The cloud passed. The moon came back out and once again brightened the landscape.
Lilah smiled at me and tapped her heart.
• • •
I have an extremely vivid memory of the day that summer, a few weeks before her first birthday, when Lilah really learned to walk. She had previously taken a few halting steps before tumbling, or she had scooted along while holding a wall, but one day she instantly went from easily manageable (she would not have gone too far if I had looked away for sixty seconds) to fast, unpredictable, and apt to disappear in seconds. A day earlier, while trying to throw a friend in the swimming pool, I had broken my ankle, and I was now in a cast and on crutches. The fact that I had to take a few steps from the kitchen counter to the refrigerator was something I now mourned. But the worst thing was that Lilah was suddenly up and running just as I was slow on my crutches. The only way I could keep up was to crawl. So, that day, Lilah and I traded. She now walked. I now crawled. I had many theories about the precise symbolism of that transition, and all of the theories were ominous.

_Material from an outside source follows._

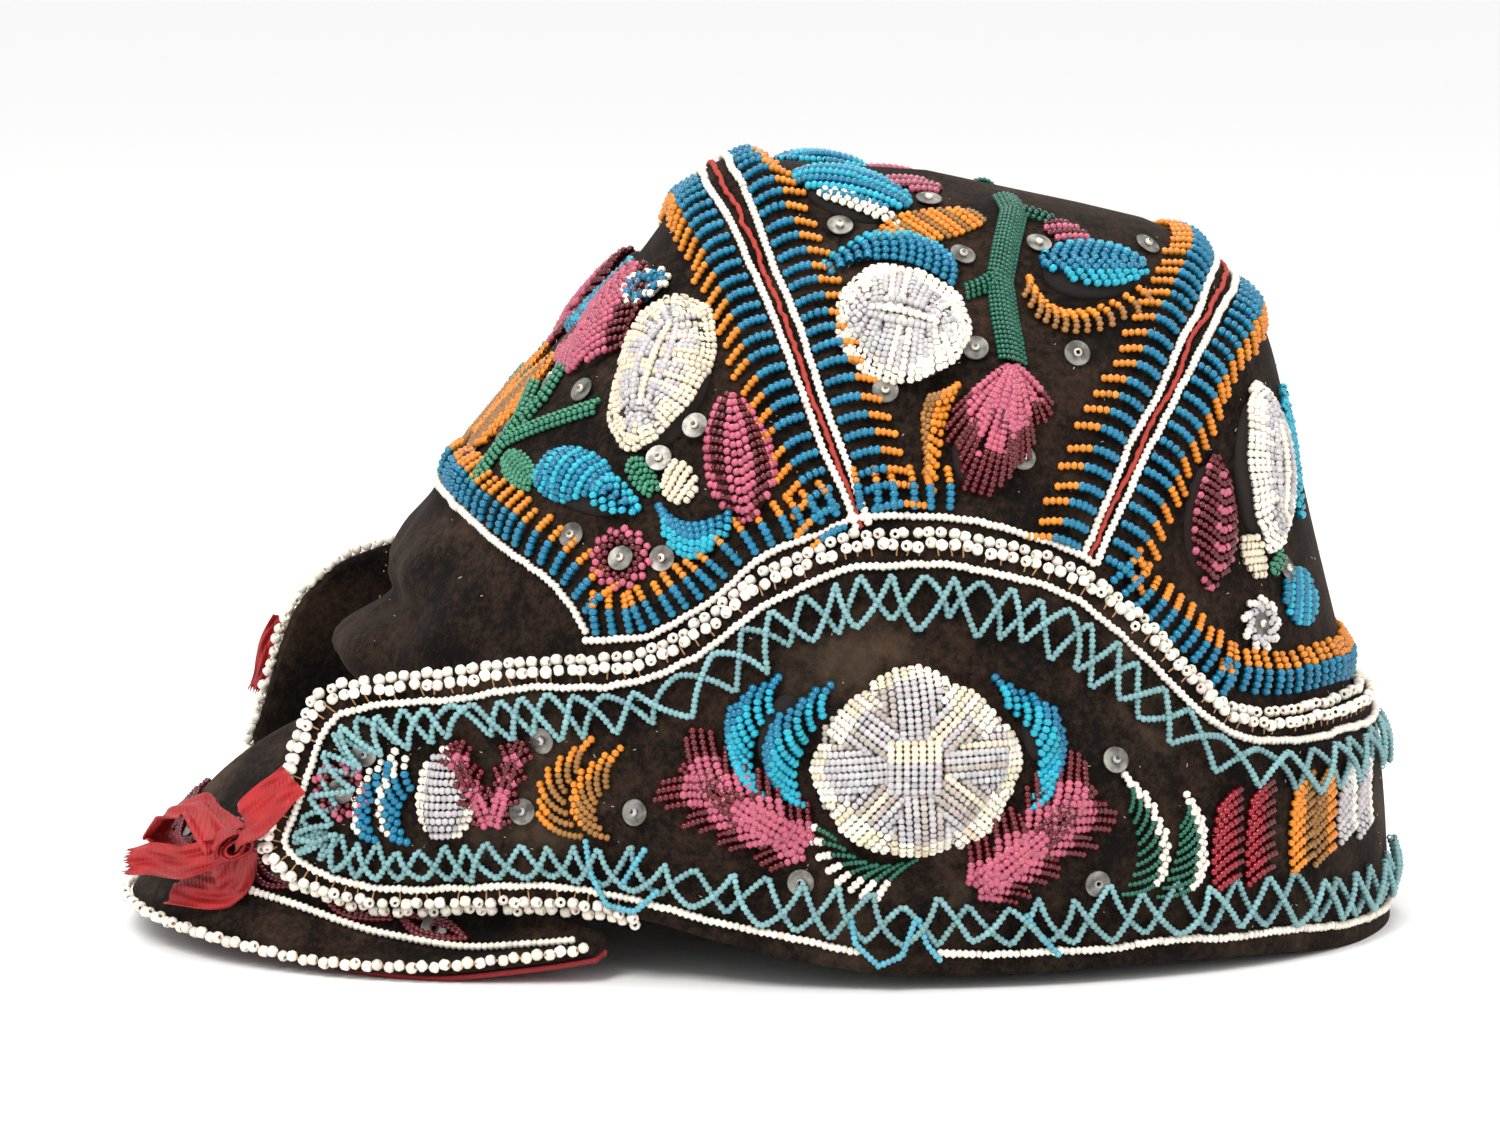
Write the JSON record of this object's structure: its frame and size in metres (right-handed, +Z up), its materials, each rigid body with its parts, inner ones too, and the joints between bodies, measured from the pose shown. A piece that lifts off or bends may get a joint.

Lilah made up a sign-language symbol for me walking on crutches (two hands held in front of her, pointer fingers moving up and down), which I count as the moment when she first learned to mock me. I was, perhaps unsurprisingly, enamored of the mocking.
Six days later, still on crutches, I headed to Italy to give a talk at an international conference on the Kuiper belt. We talked about the formation of the Kuiper belt, the surfaces and atmospheres of the objects there, and what they might be made of, but the question of what to call them never came up. But at night, when we went to little cafés (the closest of which was precisely 1,032 crutch-steps away, which felt to me like the distance from Earth to Sedna) to drink prosecco and watch the World Cup soccer games, everyone wanted to speculate about Pluto and Xena and planets. I tried out my arguments about ten planets and about continents. The scientists balked. They didn’t like the idea that the definition of planet would include no science.
“So you think everything round should be a planet? You think that there should be two hundred planets?” I asked, assuming that that was going to be the obvious response.
“Of course not!” they responded. Wasn’t it obvious that there were only eight planets?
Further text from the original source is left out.